_Provided data_.

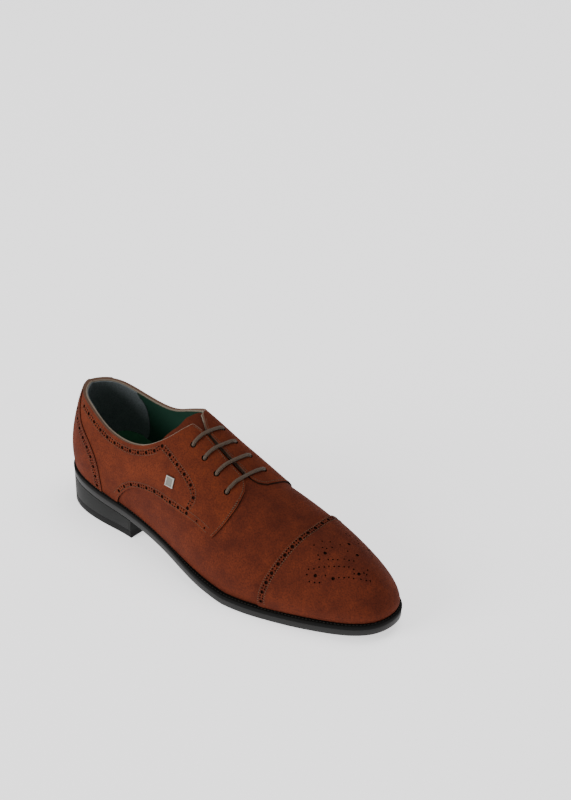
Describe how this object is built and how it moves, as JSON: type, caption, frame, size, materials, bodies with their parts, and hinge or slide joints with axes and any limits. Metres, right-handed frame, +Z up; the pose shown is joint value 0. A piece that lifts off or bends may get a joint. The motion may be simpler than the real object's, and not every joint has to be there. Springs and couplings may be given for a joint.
{
  "type": "brogue shoe",
  "caption": "Cap toe derby brogue in brown suede with perforated seams, laced facings, a slim welted sole and a stacked heel.",
  "frame": {"origin": "on the floor under the middle of the shoe's box", "axes": "+X runs from the heel to the toe, +Y to the medial side, +Z up from the floor"},
  "size_m": [0.301, 0.0998, 0.1049],
  "materials": {
    "suede": "brushed nap, matte",
    "tongue_suede": "brushed nap, matte, a little darker",
    "sock": "smooth dark green lining leather, low sheen",
    "welt": "dyed and waxed edge, low sheen",
    "sole": "dyed and waxed edge, low sheen",
    "heel": "dyed stacked leather, low sheen",
    "rubber": "matte",
    "lace": "round waxed cotton cord",
    "plate": "satin, bare"
  },
  "bodies": {
    "root": {"upper": "suede", "quarter_lateral": "suede", "quarter_medial": "suede", "toe_cap": "suede", "heel_counter": "suede", "tongue": "tongue_suede", "insole": "sock", "welt": "welt", "outsole": "sole", "heel_block": "heel", "heel_top_lift": "rubber", "lace_bar_1": "lace", "lace_bar_2": "lace", "lace_bar_3": "lace", "lace_bar_4": "lace", "blank_plate": "plate"}
  },
  "joints": []
}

_Direction_. Reproduce all data above, unchanged.

_Finished task_.
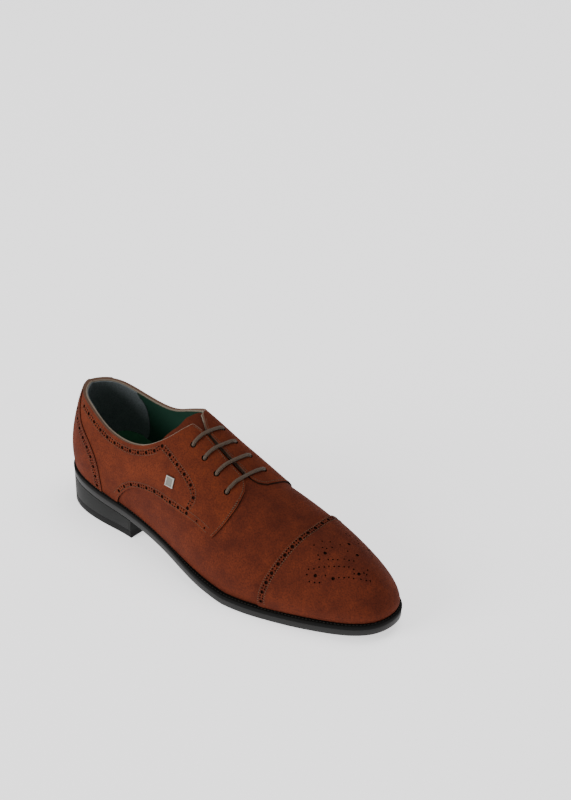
Describe how this object is built and how it moves, as JSON: type, caption, frame, size, materials, bodies with their parts, and hinge or slide joints with axes and any limits. Metres, right-handed frame, +Z up; the pose shown is joint value 0. A piece that lifts off or bends may get a joint. The motion may be simpler than the real object's, and not every joint has to be there. Springs and couplings may be given for a joint.
{
  "type": "brogue shoe",
  "caption": "Cap toe derby brogue in brown suede with perforated seams, laced facings, a slim welted sole and a stacked heel.",
  "frame": {"origin": "on the floor under the middle of the shoe's box", "axes": "+X runs from the heel to the toe, +Y to the medial side, +Z up from the floor"},
  "size_m": [0.301, 0.0998, 0.1049],
  "materials": {
    "suede": "brushed nap, matte",
    "tongue_suede": "brushed nap, matte, a little darker",
    "sock": "smooth dark green lining leather, low sheen",
    "welt": "dyed and waxed edge, low sheen",
    "sole": "dyed and waxed edge, low sheen",
    "heel": "dyed stacked leather, low sheen",
    "rubber": "matte",
    "lace": "round waxed cotton cord",
    "plate": "satin, bare"
  },
  "bodies": {
    "root": {"upper": "suede", "quarter_lateral": "suede", "quarter_medial": "suede", "toe_cap": "suede", "heel_counter": "suede", "tongue": "tongue_suede", "insole": "sock", "welt": "welt", "outsole": "sole", "heel_block": "heel", "heel_top_lift": "rubber", "lace_bar_1": "lace", "lace_bar_2": "lace", "lace_bar_3": "lace", "lace_bar_4": "lace", "blank_plate": "plate"}
  },
  "joints": []
}